Large, plum, velvety looking, deep red and keeping its color -
Veterans Honor is the ultimate new red rose.

I asked, via a reader, what a Master Gardener thought about Falling in Love roses. She responded, "Roses are too much trouble. I do not grow them." I thought - Aha, another victim of rose experts from the past - making roses difficult and expensive to grow. 

The Creation recipe is simple:
  1. Dig a hole in the lawn or garden - allow plenty of room for each rose.
  2. Plant the rose after soaking it.
  3. Fill the hole in and water generously.
  4. Mulch and earthworm the rose.
  5. Prune regularly - which means "cut roses from the plant to increase production and growth."
  6. Foster the growth of beneficial bugs and spiders with mulch a  diverse planting.
  7. Store water to evaporate out the chlorine and use rainwater whenever possible.
Large rose gardens and Queen Elizabeth herself use all natural methods for pest control and fertilizer. The Queen's private gardens even go to the trouble of fostering fungi growth, as I do, with rotten wood left in place. I even drag pieces home or grab them to haul back in the trunk.

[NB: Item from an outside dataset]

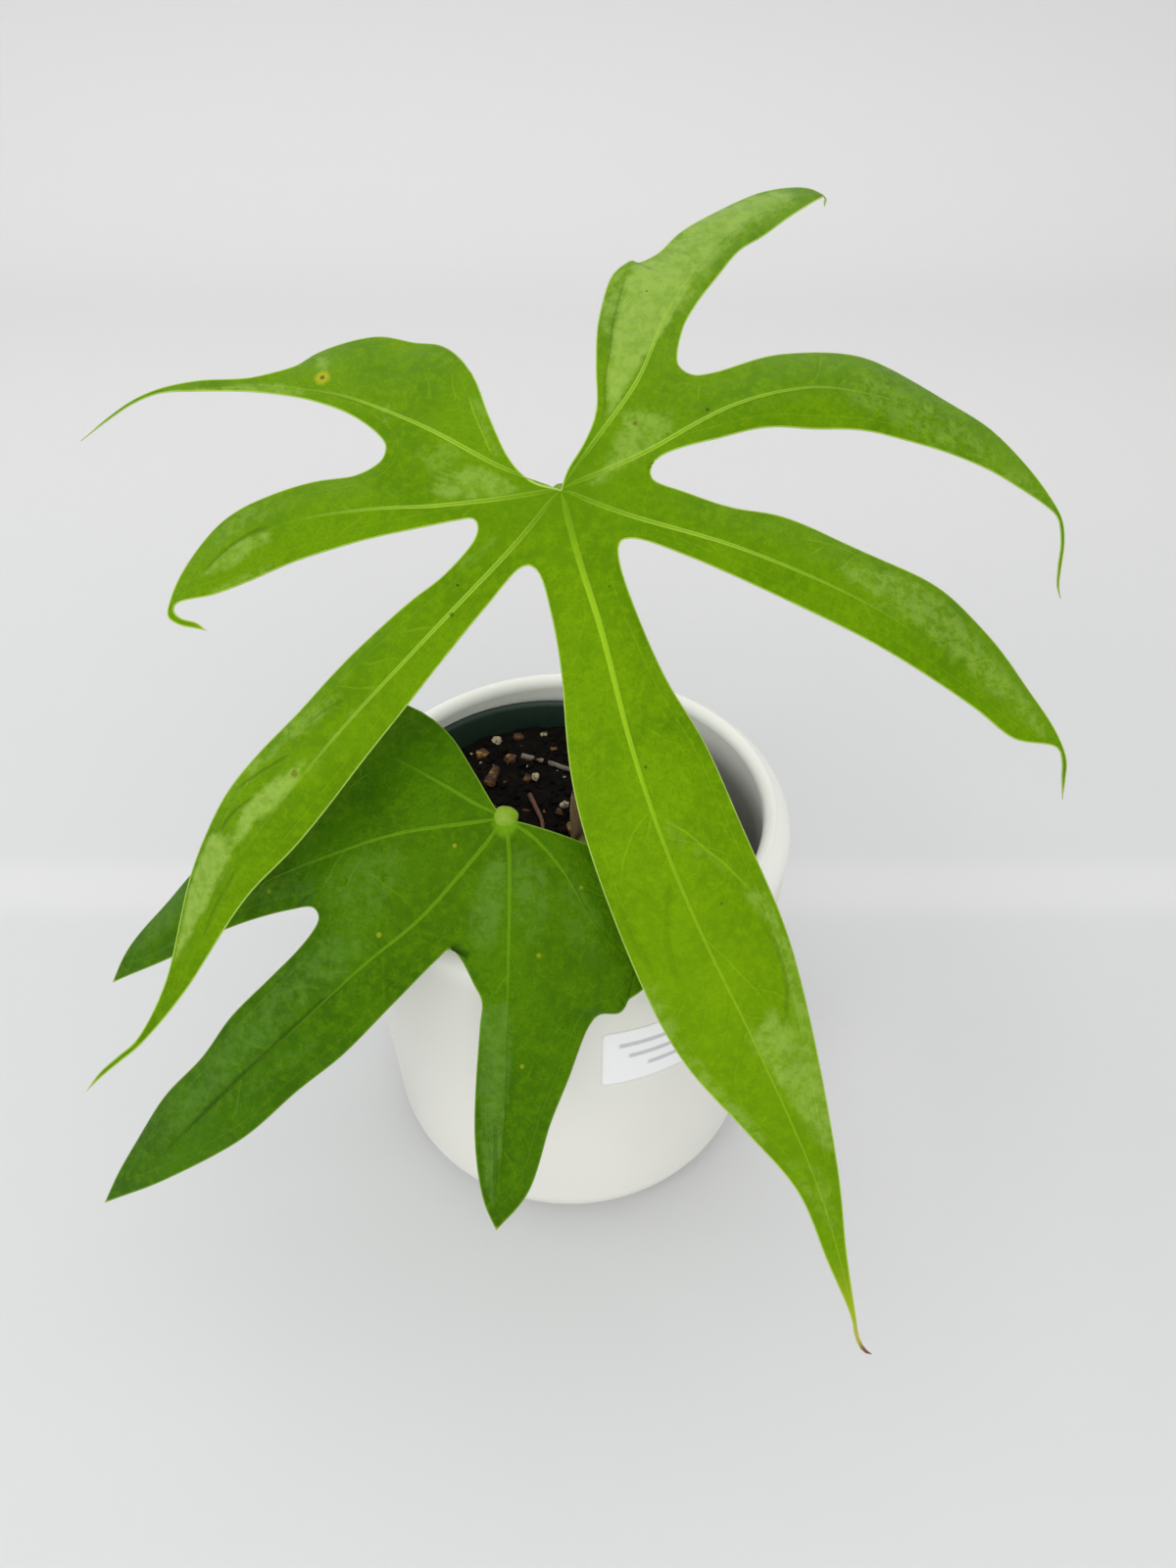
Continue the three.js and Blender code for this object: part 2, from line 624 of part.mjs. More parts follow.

We pounced on the logs from across the street - our helper and I - and built a rustic fence in the main rose garden. Almost Eden said, "Where did you get that fence?" I said, "From across the street." Ideas generate easy, free solutions and the results are fun to enjoy. We even have two stumps in the rose garden as seats and perches for the birds. I think the birds have claimed the territory all too abundantly and no one will sit on their whitened platforms. 

Pink Peace is one of my favorites, because
the plant suddenly bursts full of intense, pink, large blooms.
Gardening writers are quite opinionated, and I enjoy their remarks. One book described Tropicana as "a great rose if you like them dinner plate sized, Day-Glo in color, and easily recognized from 100 yards away." And that rose remains one of my favorites. I was not offended and did not demand a retraction and apology.

We take roses everywhere, including the Farmers' Market, where a friend works. His wife is wild about roses. Without except, roses drive people into a state of ecstasy. They often look like this, "Are you sure you want to fill my pockets with gold coins?" They are perplexed at the abundance. I cut the best blooms of the crop, so any bouquet from our Creation Garden makes the florist shop roses look like dandelions in comparison. 

Veterans Honor blooms had to be removed from an older bunch and were in the backyard for days looks like props from a Hollywood movie, glowing red and plump against the grass.

The roses are not in full production yet. The new ones are just starting to bloom for the first time. I scout the two rose gardens for blooms so someone can enjoy them at work or in their homes. We never get the least bit weary of the rose fragrance greeting us as we leave on errands or return home. 

Bride's Dream is so pale that it looks white from a distance.